In high school I played around in my basement bedroom a lot. I discovered some neat things, some things that I still can’t explain, and some very useful things.
One thing I worked on was a sound system. I found a couple speakers and a really old amplifier at Goodwill and rigged them together. The sound quality wasn’t professional, but it was more than enough to do what I wanted. It wasn’t even stereo, but I could get it loud. Then I took apart an alarm clock and rewired the speaker output into the sound system. Occasionally I would have the amplifier volume a little loud and I would wake up EVERYBODY in the house at 6am for school. Later I took my 386 computer apart and wired the internal speaker output to the amp. The computer didn’t have a sound card, so this was my only option.

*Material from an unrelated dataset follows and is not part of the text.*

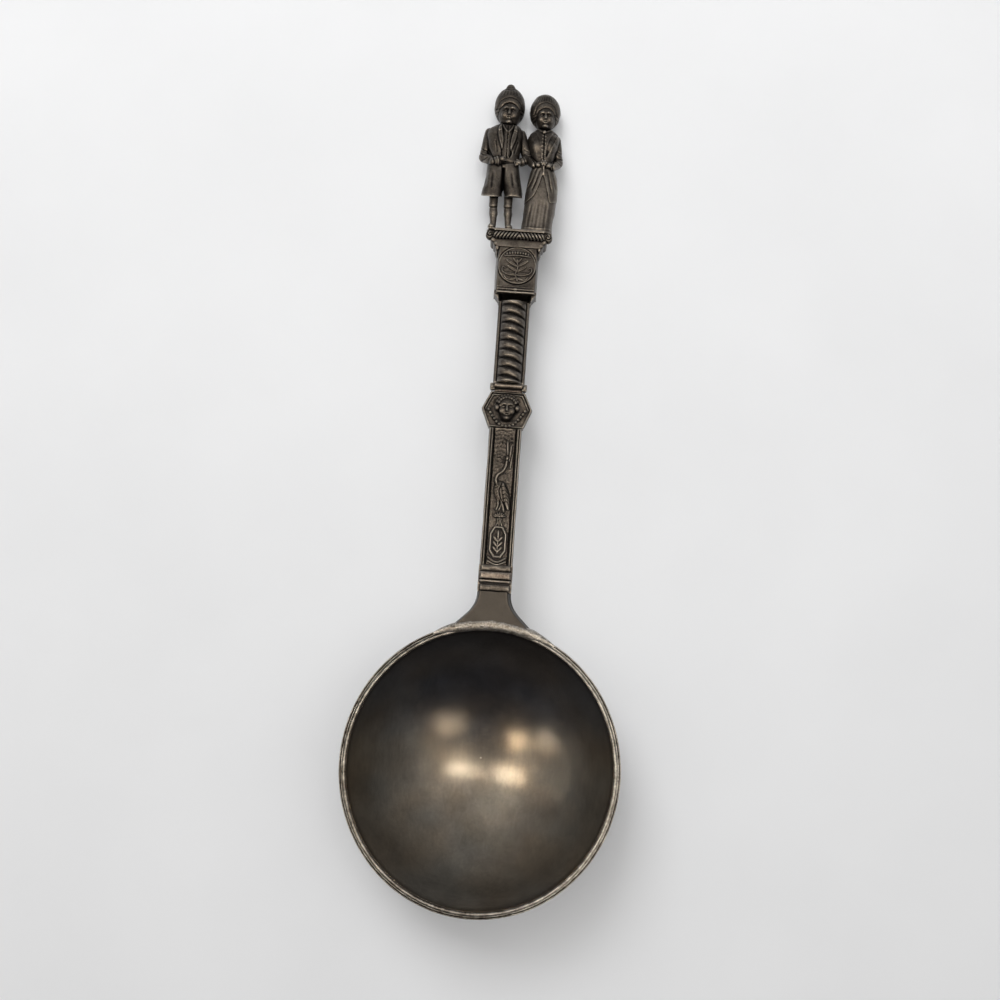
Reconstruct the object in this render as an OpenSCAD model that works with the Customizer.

Another thing I played with was input devices. I took a keyboard apart and tapped into the wires for the arrow keys. Then I took apart two pens and taped them so they were perpendicular to each other. I put a small piece of metal in each that would slide around easily. Then I taped paper clips on each end so that the pieces of metal would make two separate paper clips touch and complete a circuit. The circuit it would complete was the arrow key. I then attached this small contraption to a glove. The end result was a motion sensitive glove that could tell whether my hand was tilted forward, backwards, left, or right, and would send the appropriate arrow key through the keyboard to the computer. It was the cheapest glove ever.
One of my experiments involved plugging a socket into a bucket of water. Bubbles of hydrogen and oxygen appeared at the terminals. After a few days, so much of the wire had corroded that the tub was blue-green with copper. There wasn’t really a point to all of it, just the coolness of seeing science doing what it was supposed to.